The library is geared at protecting one object of a given type
with a mutex. However, sometimes we'd like to protect two or more
members with the same mutex. Consider for example a bidirectional
map, i.e. a map that holds an int
to string
mapping and also
the converse string
to int
mapping. The two maps would need
to be manipulated simultaneously. There are at least two designs
that come to mind.
You can easily pack the needed data items in a little struct. For example:
class Server {
struct BiMap {
map<int, string> direct;
map<string, int> inverse;
};
Synchronized<BiMap> bimap_;
...
};
...
SYNCHRONIZED (bymap_) {
bymap_.direct[0] = "zero";
bymap_.inverse["zero"] = 0;
}
With this code in tow you get to use bimap_
just like any other
Synchronized
object, without much effort.
If you won't stop short of using a spaceship-era approach,
std::tuple
is there for you.
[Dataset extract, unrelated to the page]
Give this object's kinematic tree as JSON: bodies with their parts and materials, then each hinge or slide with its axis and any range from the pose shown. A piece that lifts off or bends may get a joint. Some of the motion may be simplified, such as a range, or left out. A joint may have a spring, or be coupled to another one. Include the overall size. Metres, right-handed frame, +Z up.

The example above could be
rewritten for the same functionality like this:
class Server {
Synchronized<tuple<map<int, string>, map<string, int>>> bimap_;
...
};
...
SYNCHRONIZED (bymap_) {
get<0>(bymap_)[0] = "zero";
get<1>(bymap_)["zero"] = 0;
}
The code uses std::get
with compile-time integers to access the
fields in the tuple. The relative advantages and disadvantages of
using a local struct vs. std::tuple
are quite obvious - in the
first case you need to invest in the definition, in the second
case you need to put up with slightly more verbose and less clear
access syntax.
Synchronized
and its supporting tools offer you a simple,
robust paradigm for mutual exclusion-based concurrency. Instead
of manually pairing data with the mutexes that protect it and
relying on convention to use them appropriately, you can benefit
of encapsulation and typechecking to offload a large part of that
task and to provide good guarantees.